11:47 PM, February 03, 2011  
Anonymous leslie said...

These dutch babies are sooooooooo good. I made them this morning. I sadly didn't have any half and half, and didn't feel like running out for some, so I used 2% milk. They were still fantastic. I used lots of Meyer lemon juice, since I bought a huge box of them at Costco, and am trying to find ways to use them up. It was perfect. I'm thinking about making them for lunch and dinner. Is that obsessive?

Molly, will you post a Meyer lemon recipe or two? I have to find some creative ways to use up my Meyer lemons. So far I've only made a lemon-cream pasta sauce (very good) and salad dressing (wonderful). I'm needing a few more ideas.

11:23 AM, February 13, 2011  
Blogger thatgirl said...

This sounds absolutely fantastic. I love your site. A new favorite!

10:37 PM, October 26, 2011  
Anonymous Merry said...

Yum! My husband and I shared this for breakfast yesterday and it was delicious. Like others, I had no half and half, so did a sub of 1/4 cup skim milk and 1/4 cup whipping cream - the "baby" was just perfect!

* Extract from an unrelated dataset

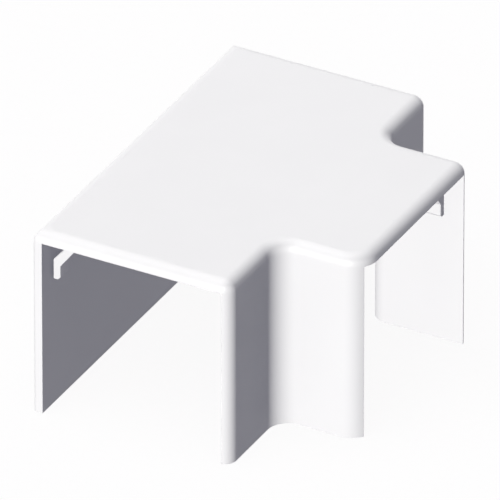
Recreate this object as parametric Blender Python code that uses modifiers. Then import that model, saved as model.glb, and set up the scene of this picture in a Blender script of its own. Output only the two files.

7:18 AM, November 21, 2011  
Anonymous Alyssa said...

Just made this as a post hurricane breakfast here in Brooklyn. This time the butter in the cast iron skillet started to brown before I poured in the batter, and it made it even more delicious!

8:37 AM, October 30, 2012  
Anonymous clepro said...

Almost exactly like the pannukakku I've been making every Christmas since finding the recipe in the Finnish chapter of The Minnesota Heritage Cookbook. I thought I made up the lemon squeeze all on my own though.

Sometime if you can bear to pass up the confectioners sugar, try it with this: squeeze the lemon over, then top with a few spoonfuls of lingonberries and a generous drizzle (NOT a contradiction) of maple syrup.